Annual NPC and CPPCC sessions are venues to discuss policy publicly
CSST: What roles do you think the annual NPC and CPPCC sessions play in Chinese political scenario?
David Goodman: The NPC and CPPCC each in their own different way play an important role in the legislative, representative, and public debating functions of national assemblies. The NPC is the formal legislature, and while the NPC is the representative institution for the state-administrative systems, the CPPCC is the representative institution for social and professional categories. While both NPC and CPPCC provides an important opportunity for discussion of government agendas and for government to explain to the people what is being done, they are also places where the representatives of the people can discuss issues publicly.
CSST: As a well-known scholar on China Studies, every year what do you expect from annual sessions? Any particular anticipation for this year’s sessions?
David Goodman: On an annual basis, the holding of the NPC and CPPCC is the occasion when crucial government issues are highlighted, and when most usually there is also the articulation of key concerns that people have. At present it is clear that there are public concerns with government accountability and efficiency, with the need for responsible government to deliver public goods, and for greater development of and observation of government regulation. The Chinese leadership has indicated that they will take up these issues, which are central to governance, as immediate concerns.
CSST: How do you comment on the "uniqueness" of Chinese representative political system?
David Goodman: The relationship between the NPC and the CPCC is unique. NPC is largely territorially representative. CPCC is essentially representative of functional categories in society. Especially in the CPCC the ways in which delegates are expected to bring proposals for discussion to and to supervise the work of government is radically different to the ways accountability may be exercised elsewhere in the world. It has the chance to ensure that many of those who are most impacted by a government policy can have an input into policy implementation.
CSST: As a developing country, what problems that China needs to address in order to maintain its sustainable development (domestically and internationally)?
David Goodman: There are essentially two different dimensions to any answer to this question: the first relates to China’s interactions with the world market; the other to its own immediate environment. China has grown through its interaction with the world market. Interestingly though, like the USA, it could also have a large enough domestic market to sustain its own continued growth. To do this though two blockages would need to be removed. The first is that people would need to embrace a consumer society: they need to learn to spend and not save. The second is that the economy away from the East and Southeast Coast would also need to develop in a similar fashion. The saving-consumption relationship is easy to analyze but perhaps harder to solve. The lack of welfare provision for citizens of the nation state is a major reason why people save rather than send.

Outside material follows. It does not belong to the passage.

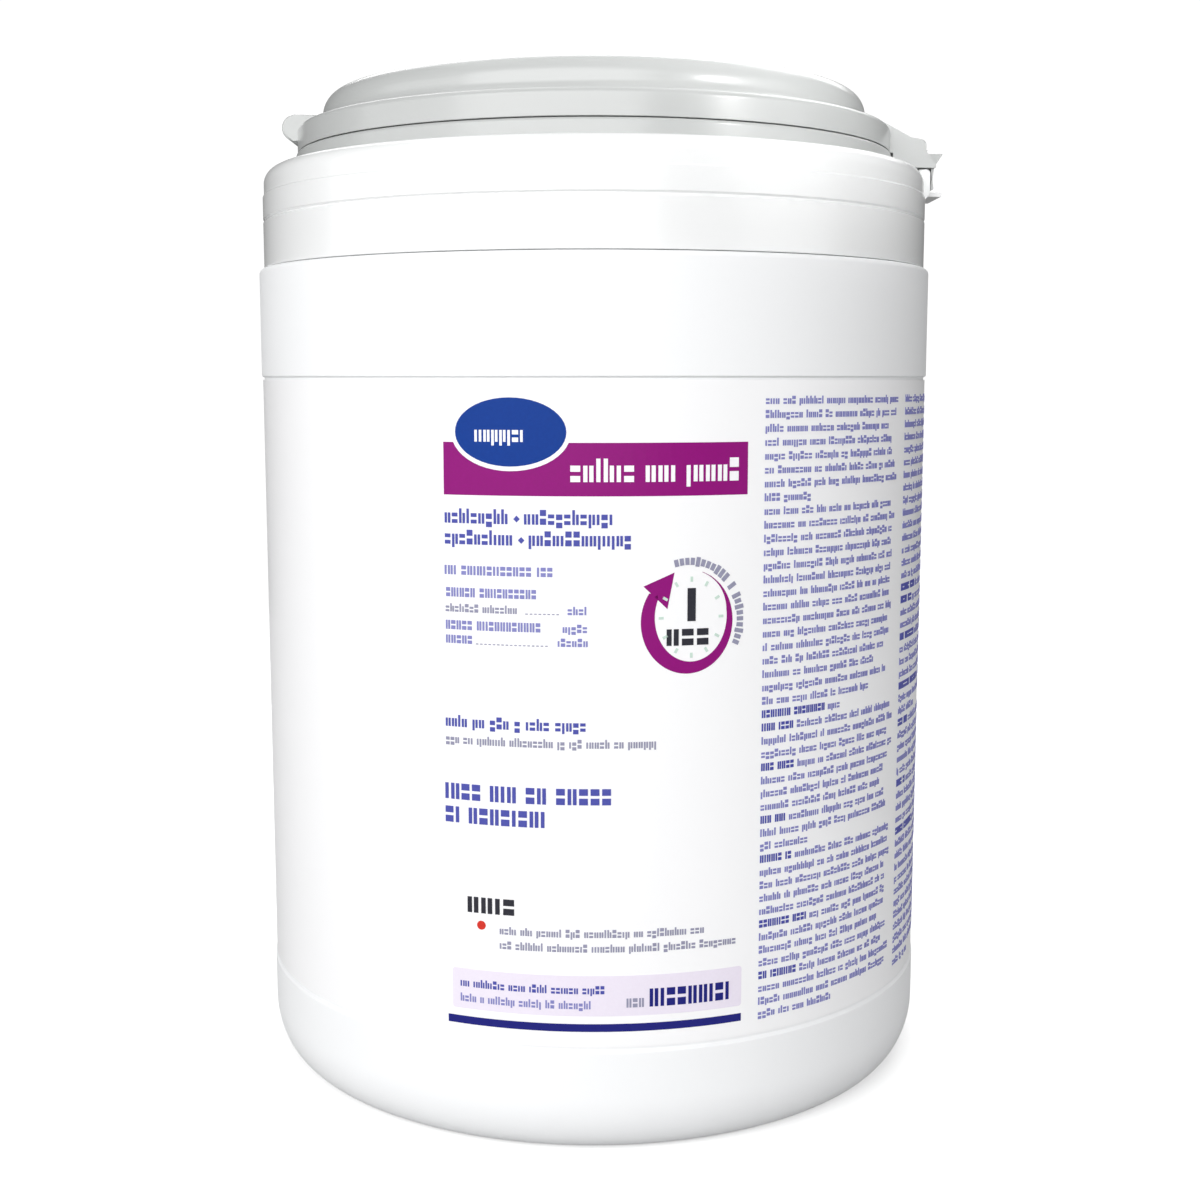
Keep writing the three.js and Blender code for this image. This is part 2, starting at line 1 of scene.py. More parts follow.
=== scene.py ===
"""Looks of the wipes canister: moulded tub, wrap label, roll of wipes, dispensing cap and flip lid.

Sizes in the classes are millimetres in the part's frame: the axis is Z, the front is -Y, the lid's
hinge is at +X and its thumb tab at -X. Meshes are built in metres.
"""

import logging
import math
import random
from dataclasses import dataclass, field
from enum import Enum
from typing import Any, Iterable, Sequence

import bmesh
import bpy
import numpy as np
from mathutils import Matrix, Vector


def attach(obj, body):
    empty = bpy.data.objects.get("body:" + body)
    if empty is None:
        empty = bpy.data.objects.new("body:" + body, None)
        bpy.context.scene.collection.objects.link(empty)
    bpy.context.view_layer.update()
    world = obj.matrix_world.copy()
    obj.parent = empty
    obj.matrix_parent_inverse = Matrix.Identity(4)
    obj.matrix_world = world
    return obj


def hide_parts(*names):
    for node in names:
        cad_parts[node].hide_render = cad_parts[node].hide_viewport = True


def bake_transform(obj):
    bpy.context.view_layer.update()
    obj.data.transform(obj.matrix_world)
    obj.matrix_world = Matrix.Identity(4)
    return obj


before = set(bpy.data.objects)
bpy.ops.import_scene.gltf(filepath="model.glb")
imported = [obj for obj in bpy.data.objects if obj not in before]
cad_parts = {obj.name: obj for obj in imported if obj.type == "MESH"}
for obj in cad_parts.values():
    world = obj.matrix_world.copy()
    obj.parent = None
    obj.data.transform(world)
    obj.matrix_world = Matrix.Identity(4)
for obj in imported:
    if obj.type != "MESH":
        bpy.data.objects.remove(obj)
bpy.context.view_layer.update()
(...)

Spending on welfare (health, education, social security) is a major reason for the self limiting development of a consumer society. The development of the interior is related to this but also depends on greater infrastructural development. This has started to happen slowly, in places like Lanzhou, Chengdu and Xi’an but there is a long way still to go. There clearly are other blockages to sustainable growth, including increasing inequality, corruption, and resource depletion, but these are largely epiphenomenal and can be managed through dedicated government action. Inequality is often taken as a mark of growth, but studies around the world show that without a higher measure of equality growth is not sustainable. As are questions of resource depletion, especially of water, can cause serious problems to local societies, especially in health management.

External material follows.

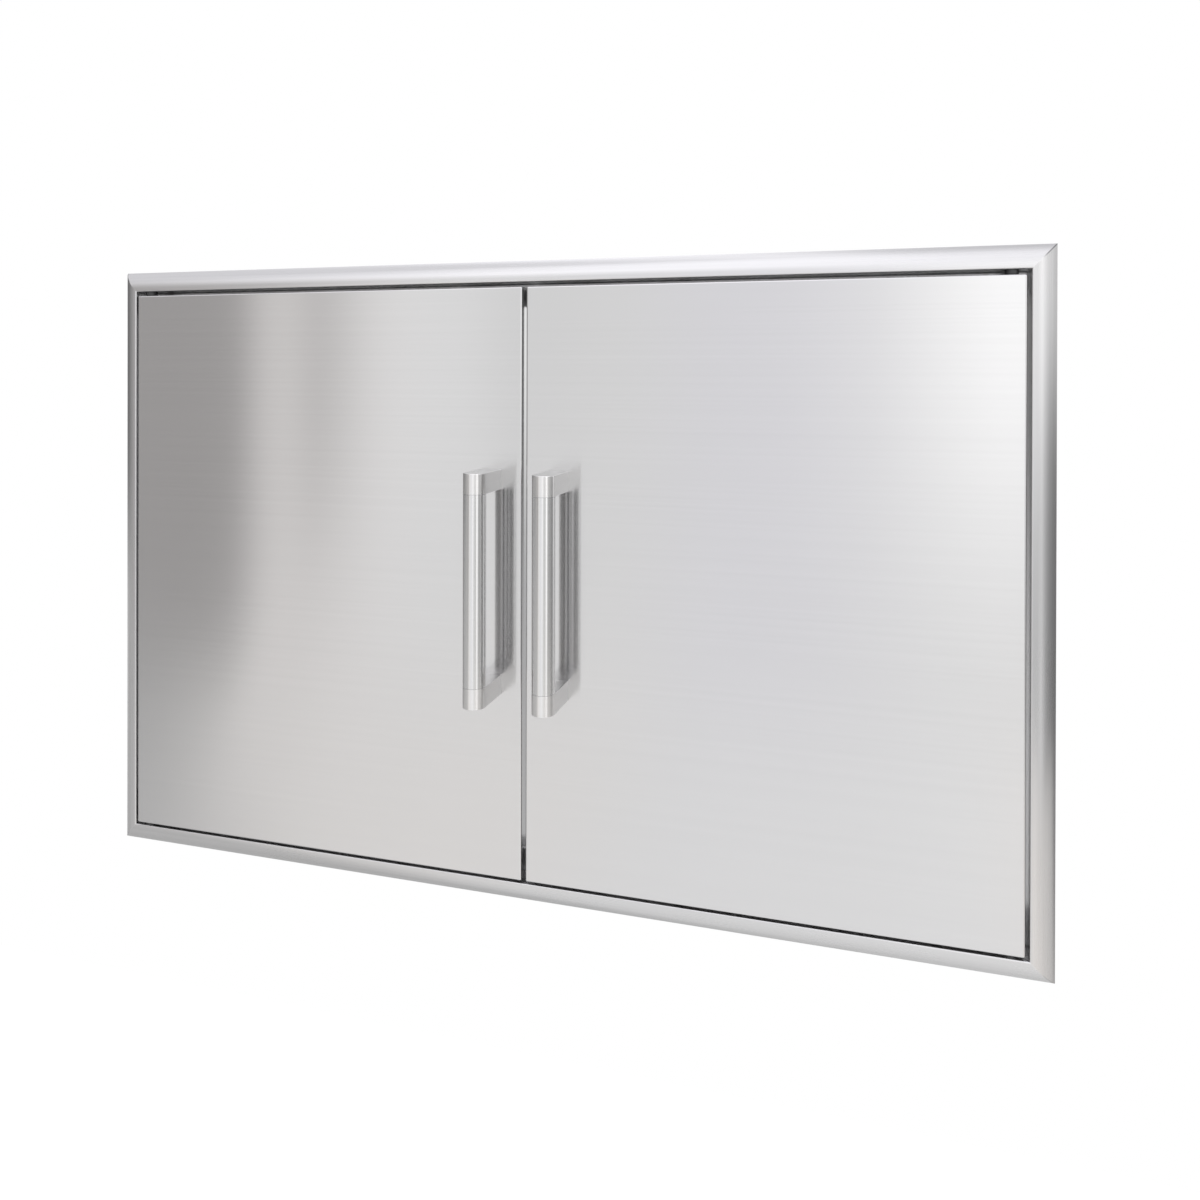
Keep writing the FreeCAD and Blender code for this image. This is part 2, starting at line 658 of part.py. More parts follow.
def door_skin(side):
    """The front panel, a pan folded back on all four sides."""
    body = new_body(SIDE_NAMES[side] + "_door_skin")
    face = new_sketch(body, "face", "XZ", "-door_back")
    rectangle(face, signed(side, "door_inner"), signed(side, "door_outer"),
              door_edge(BOTTOM), door_edge(TOP))
    pad(body, face, "door_thickness")
    soften(body, "Fillet", "skin_edge",
           lambda edge: lies_at(edge, "Y", number("door_front"))
           or runs_back(edge, number("door_thickness")))
    inside = new_sketch(body, "inside", "XZ", "-door_back")
    rectangle(inside, signed(side, "(door_inner + skin_sheet)"),
              signed(side, "(door_outer - skin_sheet)"),
              door_edge(BOTTOM, "skin_sheet"), door_edge(TOP, "skin_sheet"))
    pocket(body, inside, "door_thickness - skin_sheet", forward=True)
    soften(body, "Fillet", "(skin_edge - skin_sheet)",
           lambda edge: lies_at(edge, "Y", number("skin_inside"))
           or runs_back(edge, number("door_thickness - skin_sheet")), "_inside")
    holes = new_sketch(body, "handle_holes", "XZ")
    for end in (BOTTOM, TOP):
        circle(holes, signed(side, "handle_offset"), handle_screw_height(end),
               "(handle_screw / 2 + hole_clearance)")
    pocket(body, holes, symmetric=True)
    pivot_holes = new_sketch(body, "pivot_holes", "XY")
    circle(pivot_holes, signed(side, "pivot_x"), "pivot_y", "bush_radius")
    pocket(body, pivot_holes, symmetric=True)


def handle_screw_height(end):
    """Formula for Z of a handle screw."""
    return "(handle_height + %s)" % signed(end, "handle_screw_z")


def door_liner(side):
    """The back panel, a shallow pan let in between the walls of the front panel."""
    body = new_body(SIDE_NAMES[side] + "_door_liner")
    edge_gap = "(skin_sheet + liner_clearance)"
    flange = "(%s + liner_sheet)" % edge_gap
    face = new_sketch(body, "face", "XZ", "-door_back")
    rectangle(face, signed(side, "(door_inner + %s)" % edge_gap),
              signed(side, "(door_outer - %s)" % edge_gap),
              door_edge(BOTTOM, edge_gap), door_edge(TOP, edge_gap))
    pad(body, face, "liner_flange")
    soften(body, "Fillet", "liner_edge",
           lambda edge: lies_at(edge, "Y", number("door_back"))
           or runs_back(edge, number("liner_flange")))
    inside = new_sketch(body, "inside", "XZ", "-liner_front")
    rectangle(inside, signed(side, "(door_inner + %s)" % flange),
              signed(side, "(door_outer - %s)" % flange),
              door_edge(BOTTOM, flange), door_edge(TOP, flange))
    pocket(body, inside, forward=True)
    soften(body, "Fillet", "(liner_edge - liner_sheet)",
           lambda edge: lies_at(edge, "Y", number("liner_front"))
           or runs_back(edge, number("liner_flange - liner_sheet")), "_inside")
    notches = new_sketch(body, "pivot_notches", "XZ", "-liner_front")
    for end in (BOTTOM, TOP):
        rectangle(notches, signed(side, "(pivot_x - block_half - liner_clearance)"),
                  signed(side, "door_outer"),
                  door_edge(end, "(skin_sheet + pivot_block_height + liner_clearance)"),
                  door_edge(end))
    pocket(body, notches, forward=True)
    holes = new_sketch(body, "handle_holes", "XZ")
    for end in (BOTTOM, TOP):
        circle(holes, signed(side, "handle_offset"), handle_screw_height(end),
               "(handle_screw / 2 + hole_clearance)")
    pocket(body, holes, symmetric=True)


def pivot_block(side, end):
    """A block in the corner of the door, and the flanged bush pressed into it.

    Both are drawn on the pivot's axis, above the bottom jamb.
    """
    name = "%s_door_%s_" % (SIDE_NAMES[side], END_NAMES[end])
    gap = END_GAPS[end]
    angle = 180 if end == TOP else 0
    spot = (signed(side, "pivot_x"), "pivot_y", signed(end, "open_z"))

    block = new_body(name + "pivot_block")
    face = new_sketch(block, "face", "XY", "(%s + skin_sheet)" % gap)
    rectangle(face, "-block_half", "block_half", "(skin_sheet - door_thickness / 2)",
              "(door_thickness / 2 - liner_sheet)")
    circle(face, "0", "0", "bush_radius")
    pad(block, face, "pivot_block_height")
    soften(block, "Chamfer", "block_edge", is_straight)
    place(block, *spot, angle=angle)

    bush = new_body(name + "pivot_bush")
    sleeve = new_sketch(bush, "sleeve", "XY", gap)
    circle(sleeve, "0", "0", "bush_radius")
    circle(sleeve, "0", "0", "bush_bore")
    pad(bush, sleeve, "bush_depth")
    flange = new_sketch(bush, "flange", "XY", gap)
    circle(flange, "0", "0", "bush_flange_radius")
    circle(flange, "0", "0", "bush_bore")
    pad(bush, flange, "bush_flange_thick", back=True)
    place(bush, *spot, angle=angle)


def strike_plate(side):
    """The steel plate that the magnet holds, and its two rivets."""
    plate = new_body(SIDE_NAMES[side] + "_strike_plate")
    face = new_sketch(plate, "face", "XZ", "-door_back")
    rectangle(face, "-strike_half", "strike_half",
              "-(strike_height / 2)", "(strike_height / 2)")
    pad(plate, face, "strike_thick", back=True)
    soften(plate, "Fillet", "catch_round",
           lambda edge: runs_back(edge, number("strike_thick")))
    place(plate, x=signed(side, "catch_offset"), z="catch_z")

    rivets = new_body(SIDE_NAMES[side] + "_strike_rivets")
    heads = new_sketch(rivets, "heads", "XZ", "-pole_front")
    for sign in ("-", ""):
        circle(heads, sign + "rivet_x", "0", "(rivet_head / 2)")
    pad(rivets, heads, "rivet_head_high", back=True)
    soften(rivets, "Chamfer", "rivet_head_edge",
           lambda edge: lies_at(edge, "Y", number("pole_front + rivet_head_high")))
    cores = new_sketch(rivets, "cores", "XZ", "-(pole_front + rivet_head_high)")
    for sign in ("-", ""):
        circle(cores, sign + "rivet_x", "0", "(rivet_core / 2)")
    pocket(rivets, cores, "rivet_core_depth", forward=True)
    place(rivets, x=signed(side, "catch_offset"), z="catch_z")


def handle_tube(side):
    """The round grip tube between the two brackets."""
    body = new_body(SIDE_NAMES[side] + "_handle_tube")
    ring = new_sketch(body, "ring", "XY")
    circle(ring, "0", "0", "tube_radius")
    circle(ring, "0", "0", "(tube_radius - tube_wall)")
    pad(body, ring, "2 * tube_half", symmetric=True)
    soften(body, "Chamfer", "joint_edge",
           lambda edge: round_at(edge, number("tube_radius"))
           and edge.BoundBox.ZLength < CLOSE)
    place(body, x=signed(side, "handle_offset"), y="handle_y", z="handle_height")


def handle_bracket(side, end):
    """One end of a handle: a round cap and a leg to the door in one piece.

    It is drawn as a top bracket, on the tube's axis, with its joint at zero.
    """
    body = new_body("%s_handle_%s_bracket" % (SIDE_NAMES[side], END_NAMES[end]))
    cap = new_sketch(body, "cap", "XY")
    outline(cap, [
        ("-tube_radius", "0", "0", "0"),
        ("tube_radius", "0"),
        ("tube_radius", "handle_standoff"),
        ("-tube_radius", "handle_standoff"),
    ])
    pad(body, cap, "cap_height")
    soften(body, "Fillet", "cap_edge",
           lambda edge: lies_at(edge, "Z", number("cap_height"))
           and not lies_at(edge, "Y", number("handle_standoff")))
    spigot = new_sketch(body, "spigot", "XY")
    circle(spigot, "0", "0", "spigot_radius")
    pad(body, spigot, "spigot_length", back=True)
    hole = new_sketch(body, "screw_hole", "XZ", "-handle_standoff")
    circle(hole, "0", "(cap_height / 2)", "(handle_screw / 2)")
    pocket(body, hole, "handle_screw_grip + handle_hole_end", forward=True)
    place(body, x=signed(side, "handle_offset"), y="handle_y",
          z="(handle_height + %s)" % signed(end, "tube_half"),
          angle=0 if end == TOP else 180)


def handle_fixings(side):
    """The two screws from the back of the door, and the spacers on them."""
    screws = new_body(SIDE_NAMES[side] + "_handle_screws")
    shanks = new_sketch(screws, "shanks", "XZ", "-door_back")
    heads = new_sketch(screws, "heads", "XZ", "-door_back")
    for end in (BOTTOM, TOP):
        circle(shanks, "0", handle_screw_height(end), "(handle_screw / 2)")
        circle(heads, "0", handle_screw_height(end), "(handle_screw_head / 2)")
    pad(screws, shanks, "door_thickness + handle_screw_grip")
    pad(screws, heads, "handle_head_high", back=True)
    soften(screws, "Chamfer", "handle_head_edge",
           lambda edge: lies_at(edge, "Y", number("door_back + handle_head_high")))
    sockets = new_sketch(screws, "sockets", "XZ", "-(door_back + handle_head_high)")
    for end in (BOTTOM, TOP):
        hexagon(sockets, "0", handle_screw_height(end), "handle_socket")
    pocket(screws, sockets, "handle_socket_depth", forward=True)
    place(screws, x=signed(side, "handle_offset"))

    spacers = new_body(SIDE_NAMES[side] + "_handle_spacers")
    rings = new_sketch(spacers, "rings", "XZ", "-liner_front")
    for end in (BOTTOM, TOP):
        circle(rings, "0", handle_screw_height(end), "(spacer_diameter / 2)")
        circle(rings, "0", handle_screw_height(end), "(handle_screw / 2 + hole_clearance)")
    pad(spacers, rings, "core_depth")
    place(spacers, x=signed(side, "handle_offset"))


# Assembly

HALF_WIDTH = "(frame_width / 2)"
HALF_HEIGHT = "(frame_height / 2)"
RAIL_HOLE = "(open_x - mount_end_rail)"
SIDE_HOLE = "(open_z - mount_end_side)"
frame_member("frame_top", 0, HALF_HEIGHT, HALF_WIDTH, RAIL_HOLE)
frame_member("frame_right", 90, HALF_WIDTH, HALF_HEIGHT, SIDE_HOLE)
frame_member("frame_bottom", 180, HALF_HEIGHT, HALF_WIDTH, RAIL_HOLE)
frame_member("frame_left", 270, HALF_WIDTH, HALF_HEIGHT, SIDE_HOLE)
drill_frame("frame_top", hinge_spots() + catch_spots())
drill_frame("frame_bottom", hinge_spots())
door_stop("door_stop_top", 0, with_windows=True)
door_stop("door_stop_bottom", 180, with_windows=False)
for end in (BOTTOM, TOP):
    bumpers("bumpers_" + END_NAMES[end], end)
    hinge_screws("hinge_screws_" + END_NAMES[end], end)
catch_screws()
for side in (LEFT, RIGHT):
    magnetic_catch(side)
    door_skin(side)
    door_liner(side)
    strike_plate(side)
    handle_tube(side)
    handle_fixings(side)
    for end in (BOTTOM, TOP):
        hinge_set(side, end)
        pivot_block(side, end)
        handle_bracket(side, end)
doc.recompute()

# Every object must be sound before anything is written
for thing in doc.Objects:
    if "Invalid" in thing.State or "Error" in thing.State:
        raise RuntimeError(thing.Label + " failed: " + ", ".join(thing.State))
for part in PARTS:
    if part.Shape.isNull() or not part.Shape.isValid() or not part.Shape.Solids:
        raise RuntimeError(part.Label + " has no sound solid")

os.makedirs("parts", exist_ok=True)
for part in PARTS:
    part.Shape.exportStep(os.path.join("parts", part.Label + ".step"))
    print("%-32s %2d solid(s) %12.1f mm3" % (part.Label, len(part.Shape.Solids), part.Shape.Volume))
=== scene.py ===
import math

import bpy
from mathutils import Euler, Matrix, Vector


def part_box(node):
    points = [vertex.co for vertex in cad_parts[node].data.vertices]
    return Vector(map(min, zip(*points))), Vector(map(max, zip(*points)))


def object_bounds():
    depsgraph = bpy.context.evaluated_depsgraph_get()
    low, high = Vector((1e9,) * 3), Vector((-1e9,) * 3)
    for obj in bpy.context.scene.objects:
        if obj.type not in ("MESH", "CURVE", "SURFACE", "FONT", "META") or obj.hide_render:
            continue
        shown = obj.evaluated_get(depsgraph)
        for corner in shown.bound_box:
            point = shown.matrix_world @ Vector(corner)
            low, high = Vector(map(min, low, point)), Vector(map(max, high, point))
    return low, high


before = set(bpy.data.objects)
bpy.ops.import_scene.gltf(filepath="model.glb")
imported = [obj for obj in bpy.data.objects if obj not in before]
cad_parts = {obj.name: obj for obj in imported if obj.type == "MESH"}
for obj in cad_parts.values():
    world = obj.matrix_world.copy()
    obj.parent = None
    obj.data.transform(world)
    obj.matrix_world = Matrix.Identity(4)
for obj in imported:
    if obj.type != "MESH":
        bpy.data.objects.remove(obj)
cad_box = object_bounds()

MM = 0.001
DEG = math.pi / 180

# Camera: where the photograph was taken from, as fitted to the edges of the doors and the trim
CAMERA_PLACE = (0.2855, -0.7812, 0.1759)
CAMERA_LENS = 28.944
CAMERA_SENSOR = 36.0
CAMERA_YAW = 15.868 * DEG
CAMERA_PITCH = 0.181 * DEG
CAMERA_ROLL = 0.121 * DEG
PHOTO_SIZE = 1200
CENTRE_ROW = 379.15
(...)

CSST: As Academic Director of China Studies Center at Sydney University, what’s your impression of overseas China Studies and what are your research focuses?

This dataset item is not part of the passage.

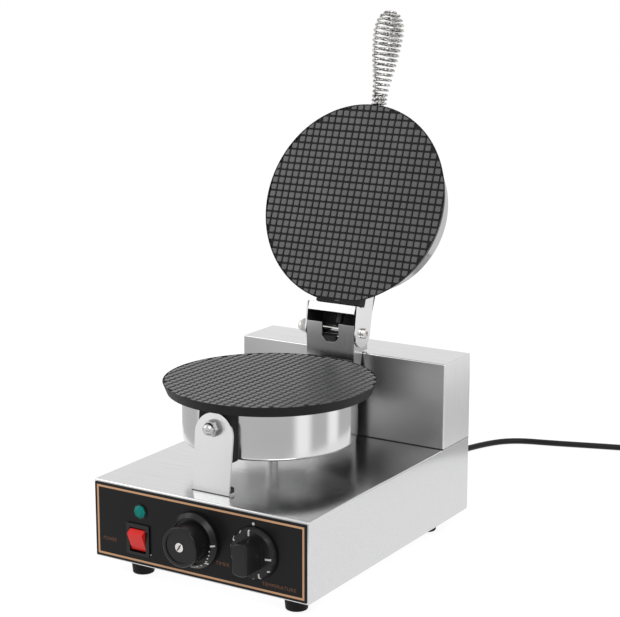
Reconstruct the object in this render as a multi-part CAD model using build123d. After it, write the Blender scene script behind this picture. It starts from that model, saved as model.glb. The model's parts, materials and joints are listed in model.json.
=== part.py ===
"""Electric krumkake iron: a counter-top wafer baker with one hinged lid.

Units are millimetres. +X is to the operator's right, +Y away from the operator, +Z up.
The origin is on the standing surface, under the middle of the machine with its lid open.
Pieces of the lid are modelled closed, then turned back about the hinge axis by OPEN_ANGLE.
"""

import os
from math import atan2, cos, degrees, radians, sin, sqrt, tan

from build123d import *

# Sheet-metal base: a low box with a taller housing across its back
BASE_W = 245.0
BASE_H = 78.5
HOUSING_D = 56.5
HOUSING_CLEAR = 6.5
SHEET = 1.2
BEND_R = 1.5
LIP = 12.0
SHEET_GAP = 0.3
HOLE_GAP = 0.2
LIP_SCREW_FRONT_SET = 95.0
LIP_SCREW_REAR_SET = 88.5
WIRE_HOLE_W = 60.0
WIRE_HOLE_D = 18.0
WIRE_HOLE_SET = 18.0

# Cooling slots of the bottom plate and the rear cover
BOTTOM_SLOT = (5.0, 26.0)
BOTTOM_SLOT_PITCH = (14.0, 40.0)
BOTTOM_SLOT_COUNT = (9, 3)
BOTTOM_SLOT_SHIFT = 10.0
REAR_SLOT = (4.0, 28.0)
REAR_SLOT_PITCH = 12.0
REAR_SLOT_COUNT = 7
REAR_SLOT_X = 58.0

# Rubber feet, set in from the edges of the base
FOOT_H = 15.0
FOOT_R = 12.0
FOOT_TIP_R = 10.5
FOOT_RECESS_R = 4.6
FOOT_RECESS_H = 7.0
FOOT_LEFT_INSET = 42.5
FOOT_RIGHT_INSET = 25.5
FOOT_FRONT_SET = 20.0
FOOT_REAR_SET = 44.0
FOOT_THREAD_OUT = 6.0
FOOT_NUT = (7.0, 3.2)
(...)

David Goodman: There are clear differences in China Studies between different countries around the world. I often go to and interact with people from North America, South America, Europe and East Asia, as well as Australia. There is a distinct relationship between the immediacy of China to any country and the development of that country’s China Studies. Australia for example is not a great power and so our China Studies are more concerned with the obvious economic interactions between Australia and China, and China’s social development as a result (at least in part) of the vast number of Chinese who live in Australia. The USA concentrates more on China’s international relations and issues that are of concern to domestic USA politics. Academics in Australia are more interested in understanding how China is and has developed in its own terms as opposed to how China fits into the USA’s world. At the China Studies Centre, University of Sydney, major research concentrations are on China’s business development, public health, social change, and ancient history, as well as international relations.
Prof. David S. G. Goodman, FASSA, Academic Director, China Studies Centre, University of Sydney. David Goodman is Professor of Chinese Politics. He was educated at the University of Manchester (Politics and Modern History) Peking University (Economics) and the London School of Oriental and African Studies (Chinese language and Chinese Politics).